A League of Their Own
Director Penny Marshall hit a home run with A League of Their Own (1992), the comedy-drama flick that was based on the real-life All-American Girls Professional Baseball League. ESPN pointed out what was true and what was fiction within the baseball-themed film. The movie was both a box office hit and a critical success. The ensemble cast was excellent and included such stars as Madonna, Geena Davis, Tom Hanks, and Rosie O'Donnell.
The success of A League of Their Own continues on today. The Library of Congress chose the movie for preservation in the United States National Film Registry.
Spike Lee's Malcolm X (1992) is an unflinching look at the complicated life of African-American activist Malcolm X, who was born Malcolm Little.

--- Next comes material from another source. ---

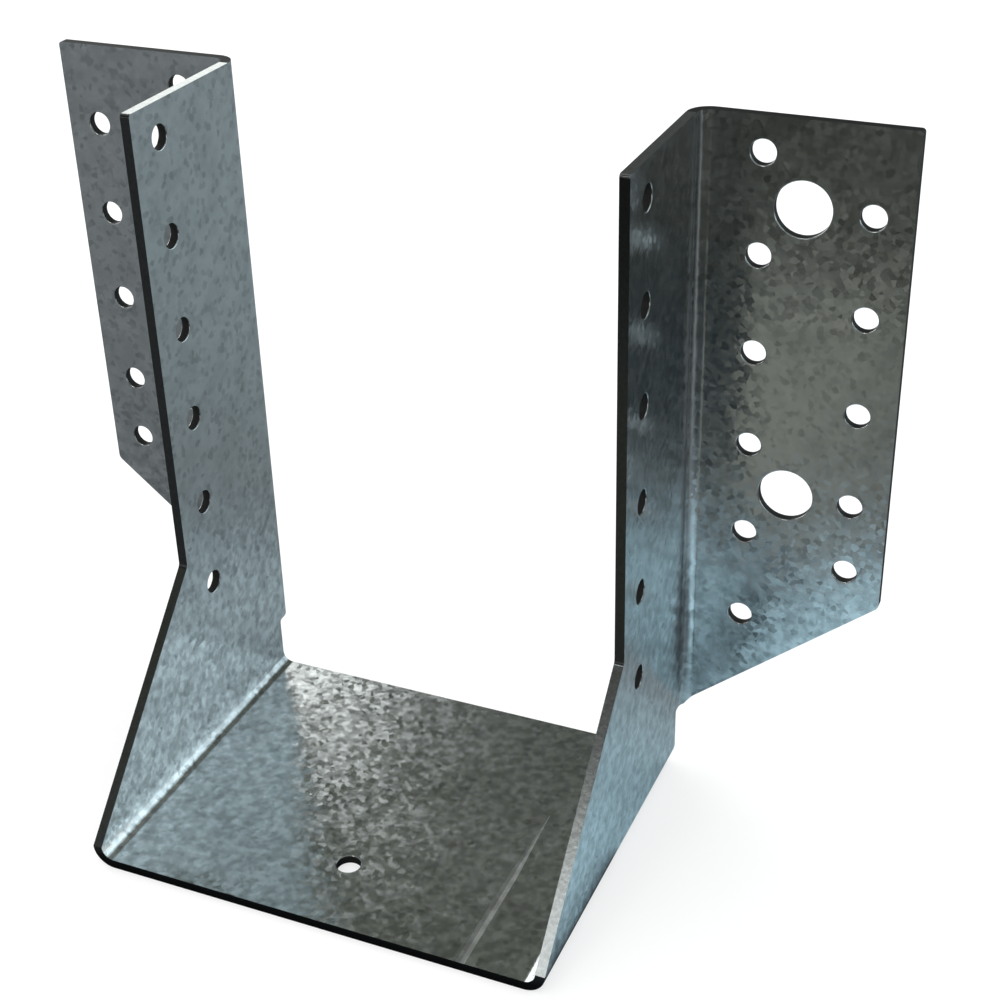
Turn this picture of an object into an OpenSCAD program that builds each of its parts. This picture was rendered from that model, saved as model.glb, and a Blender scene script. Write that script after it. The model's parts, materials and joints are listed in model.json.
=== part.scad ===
// Joist hanger folded from one blank of galvanised sheet steel.
// A seat and two side plates form the pocket for the joist, and a flange
// folded outwards from each plate's back edge is fixed to the header.
//
// X runs across the joist, +Y points at the header and +Z is up. The origin
// is under the seat, halfway across the pocket and halfway from the front
// edge to the header face.

/* [Joist pocket] */
// Clear width between the side plates
pocket_w = 96; // [60:1:140]
// Depth from the seat's front edge to the header face
hanger_depth = 82; // [70:1:110]
// Height from the underside of the seat to the top edges
hanger_h = 146; // [110:1:200]

/* [Sheet] */
// Thickness of the sheet
sheet_t = 2; // [1.5:0.1:3]
// Inner radius of every fold
fold_r = 2.5; // [1.5:0.1:4]
// Corner radius of the punched blank
corner_r = 1.5; // [0.5:0.1:3]

/* [Side plates] */
// Depth of the upright part of each side plate, back to the header face
arm_depth = 40; // [32:1:50]
// Height at which the front edges begin to flare out to the seat
flare_h = 48; // [30:1:60]
// Distance that the free back edges stay in front of the flanges' folds
relief = 1.5; // [1:0.5:4]

/* [Header flanges] */
// Width of each flange, measured from the outer face of its side plate
flange_w = 40.5; // [38:0.5:50]
// Height of the flange's outer lower corner
flange_low = 47; // [42:1:60]
// Height of the flange's inner lower corner, beside its side plate
flange_root = 13.3; // [8:0.1:30]

/* [Nail holes] */
// Diameter of every nail hole
nail_d = 5; // [3:0.1:6]
// Distance between neighbouring holes of a column
nail_pitch = 20; // [14:1:24]
// Distance from the top edge to the first nail hole
nail_top = 7; // [5:0.5:10]
// Distance from the plate's outer face to the flange's inner column
inner_column = 12; // [10:0.5:14]
// Distance from the flange's outer edge to its outer column
outer_column = 7.5; // [5:0.5:9]
// How much lower the flange's outer column starts than its inner one
column_offset = 10; // [6:0.5:12]
// Height of the outer column's last hole above the outer lower corner
last_nail = 7; // [5:0.5:10]
// Distance from a side plate's front edge to its column of holes
side_column = 9; // [6:0.5:14]
// Distance from the seat's front edge to the hole in the seat
seat_nail = 17; // [10:0.5:30]

/* [Bolt holes] */
// Diameter of the bolt holes
bolt_d = 11; // [8:0.5:13]
// Distance from the plate's outer face to the bolt holes
bolt_column = 20; // [19:0.5:24]
// Rows of the outer column from the upper bolt hole down to the lower one
bolt_rows = 3; // [1:1:3]

/* [Hidden] */
$fn = 48;

// Outer radius of every fold
outer_r = sheet_t + fold_r;
// Length by which a cutter runs past the sheet
past = 1;
// Radius of the blank's smaller corners
small_r = corner_r / 2;
// Number of steps in the arc of a rounded corner
corner_steps = 6;

// Key faces across the hanger
plate_in = pocket_w / 2;
plate_out = plate_in + sheet_t;
flange_end = plate_out + flange_w;

// Key faces from front to back
front_y = -hanger_depth / 2;
header_y = hanger_depth / 2;
arm_y = header_y - arm_depth;
fold_y = header_y - outer_r;
free_y = fold_y - relief;

// Height of the flange's lower edge at any distance across the hanger
function flange_edge(x) = flange_root + (x - plate_out) * (flange_low - flange_root) / flange_w;

// Nail columns: heights of the first and last holes, and number of holes
inner_first = hanger_h - nail_top;
inner_last = flange_edge(plate_out + inner_column) + nail_d / 2 + last_nail;
inner_count = floor((inner_first - inner_last) / nail_pitch) + 1;
outer_first = inner_first - column_offset;
outer_last = flange_low + last_nail;
outer_count = floor((outer_first - outer_last - 2 * nail_d) / nail_pitch) + 1;
side_lowest = outer_r + 4 * nail_d;
side_count = floor((inner_first - side_lowest) / nail_pitch) + 1;

// Where the columns stand
flange_inner_x = plate_out + inner_column;
flange_outer_x = flange_end - outer_column;
flange_bolt_x = plate_out + bolt_column;
side_nail_y = arm_y + side_column;
seat_nail_y = front_y + seat_nail;

// The points of an outline, given as corners [x, y, radius]
function rounded(corners) = [
    for (i = [0 : len(corners) - 1])
        let (
            before = corners[(i + len(corners) - 1) % len(corners)],
            after = corners[(i + 1) % len(corners)]
        )
        each corners[i][2] > 0 ? corner_arc(before, corners[i], after) : [flat(corners[i])]
];

// A corner's place without its radius, and a vector of length 1 between two places
function flat(corner) = [corner.x, corner.y];
function toward(from, to) = (flat(to) - flat(from)) / norm(flat(to) - flat(from));

// The arc that touches both edges of a corner
function corner_arc(before, corner, after) =
    let (
        radius = corner[2],
        back = toward(corner, before),
        ahead = toward(corner, after),
        half = acos(back * ahead) / 2,
        centre = flat(corner) + (back + ahead) / norm(back + ahead) * radius / sin(half),
        first = flat(corner) + back * radius / tan(half) - centre,
        last = flat(corner) + ahead * radius / tan(half) - centre,
        sweep = 180 - 2 * half
    )
    [
        for (t = [0 : 1 / corner_steps : 1])
            centre + (sin((1 - t) * sweep) * first + sin(t * sweep) * last) / sin(sweep)
    ];

// A quarter of the sheet's fold, from the +X axis to the +Y axis
module fold_section() {
    intersection() {
        difference() {
            circle(outer_r);
            circle(fold_r);
        }
        square(outer_r + past);
    }
}

// Section of the pocket across the joist: seat, two folds and two plates
module pocket_section() {
    translate([-plate_out + outer_r, 0]) square([2 * (plate_out - outer_r), sheet_t]);
    for (side = [-1, 1]) scale([side, 1]) {
        translate([plate_out - outer_r, outer_r]) scale([1, -1]) fold_section();
        translate([plate_in, outer_r]) square([sheet_t, hanger_h - outer_r]);
    }
}

// Outline of the seat and a side plate, seen from the side
module plate_outline() {
    polygon(rounded([
        [front_y, 0, 0],
        [free_y, 0, 0],
        [free_y, flange_root, min(small_r, relief / 2)],
        [fold_y, flange_root, 0],
        [fold_y, hanger_h, 0],
        [arm_y, hanger_h, small_r],
        [arm_y, flare_h, corner_r],
        [front_y, outer_r, 0]
    ]));
}

// Seat and side plates
module pocket() {
    intersection() {
        translate([0, header_y, 0]) rotate([90, 0, 0]) linear_extrude(hanger_depth) pocket_section();
        translate([-plate_out - past, 0, 0]) rotate([90, 0, 90])
            linear_extrude(2 * (plate_out + past)) plate_outline();
    }
}

// Section of a flange and its fold, seen from above
module flange_section() {
    translate([plate_out + fold_r, fold_y]) scale([-1, 1]) fold_section();
    translate([plate_out + fold_r, header_y - sheet_t]) square([flange_w - fold_r, sheet_t]);
}

// Outline of a flange and its fold, seen from the front
module flange_outline() {
    polygon(rounded([
        [plate_in, flange_root, 0],
        [plate_out, flange_root, 0],
        [flange_end, flange_low, corner_r],
        [flange_end, hanger_h, small_r],
        [plate_in, hanger_h, 0]
    ]));
}

// A header flange on the +X side, folded outwards from its side plate
module flange() {
    intersection() {
        linear_extrude(hanger_h) flange_section();
        translate([0, header_y + past, 0]) rotate([90, 0, 0])
            linear_extrude(outer_r + 2 * past) flange_outline();
    }
}

// Nail and bolt holes through the flange on the +X side
module flange_holes() {
    module hole(x, z, d) {
        translate([x, header_y + past, z]) rotate([90, 0, 0]) cylinder(d = d, h = sheet_t + 2 * past);
    }
    for (i = [0 : inner_count - 1]) hole(flange_inner_x, inner_first - i * nail_pitch, nail_d);
    for (i = [0 : outer_count - 1]) hole(flange_outer_x, outer_first - i * nail_pitch, nail_d);
    hole(flange_outer_x, outer_last, nail_d);
    for (i = [0, 1]) hole(flange_bolt_x, outer_first - i * bolt_rows * nail_pitch, bolt_d);
}

// Nail holes through the side plate on the +X side
module plate_holes() {
    for (i = [0 : side_count - 1])
        translate([plate_in - past, side_nail_y, inner_first - i * nail_pitch])
            rotate([0, 90, 0]) cylinder(d = nail_d, h = sheet_t + 2 * past);
}

// Nail hole through the seat
module seat_hole() {
    translate([0, seat_nail_y, -past]) cylinder(d = nail_d, h = sheet_t + 2 * past);
}

module hanger() {
    color("lightslategray") difference() {
        union() {
            pocket();
            flange();
            mirror([1, 0, 0]) flange();
        }
        flange_holes();
        mirror([1, 0, 0]) flange_holes();
        plate_holes();
        mirror([1, 0, 0]) plate_holes();
        seat_hole();
    }
}

hanger();
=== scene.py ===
import bpy
import bmesh
import json
import math
from mathutils import Euler, Matrix, Vector


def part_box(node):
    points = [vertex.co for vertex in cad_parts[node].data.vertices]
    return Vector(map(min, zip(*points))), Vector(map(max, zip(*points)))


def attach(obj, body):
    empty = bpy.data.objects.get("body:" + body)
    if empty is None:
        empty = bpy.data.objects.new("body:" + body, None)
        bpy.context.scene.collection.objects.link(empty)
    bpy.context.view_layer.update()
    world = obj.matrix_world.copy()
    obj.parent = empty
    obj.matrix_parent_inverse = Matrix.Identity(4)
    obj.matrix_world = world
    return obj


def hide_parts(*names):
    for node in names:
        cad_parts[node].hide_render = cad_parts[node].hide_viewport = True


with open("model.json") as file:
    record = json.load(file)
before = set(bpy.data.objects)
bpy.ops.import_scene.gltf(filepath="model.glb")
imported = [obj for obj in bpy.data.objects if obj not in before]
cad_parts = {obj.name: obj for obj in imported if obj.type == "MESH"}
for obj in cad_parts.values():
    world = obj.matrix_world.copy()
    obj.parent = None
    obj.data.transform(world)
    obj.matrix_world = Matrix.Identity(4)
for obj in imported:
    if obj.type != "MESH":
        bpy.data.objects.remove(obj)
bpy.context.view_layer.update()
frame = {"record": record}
cadLow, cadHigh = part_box("hanger")
mounts = {mount["name"]: mount for mount in frame["record"]["mounts"]}
print("frame loaded, hanger measures", [round(size, 4) for size in cadHigh - cadLow])


# camera: where the hanger is seen from
cameraSet = {
    "lens": 64.3,                             # millimetres
    "sensor": 36,                             # width of its sensor, millimetres
    "place": (0.1439, -0.2657, 0.2464),       # metres
    "azimuth": 24.06,                         # degrees round the hanger, 0 looks along +Y
    "elevation": 29.8,
    "roll": -1.58,
}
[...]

The movie is based on three important parts of his life, and it explores his quest for spiritual enlightenment and inner growth.
The New York Times praised Malcolm X, calling it as complicated as its subject, and Roger Ebert named it as the top film in his Top 10 list of movies for 1992. The Guardian referred to it as "still absolutely necessary" and the "most vital civic rights biopic."
Coal Miner's Daughter
Sissy Spacek gave an unforgettable, Oscar-winning performance in Coal Miner's Daughter, the 1980 biographical movie that is based on the difficult life story of beloved country music star Loretta Lynn. It follows her meteoric rise from poverty to being the darling of the music industry in the country genre, and it is inspiring in showing how one can overcome great obstacles to go on to thrive in life. Overall, this movie was nominated for seven Academy Awards and it was a smashing success with critics and at the box office.
Celebrating the Truth
Most people have fascinating stories to tell. These extraordinary true stories are sometimes drawn from everyday people who happened to find themselves in extraordinary circumstances. Learn something about history and yourself when you check out these real-life stories.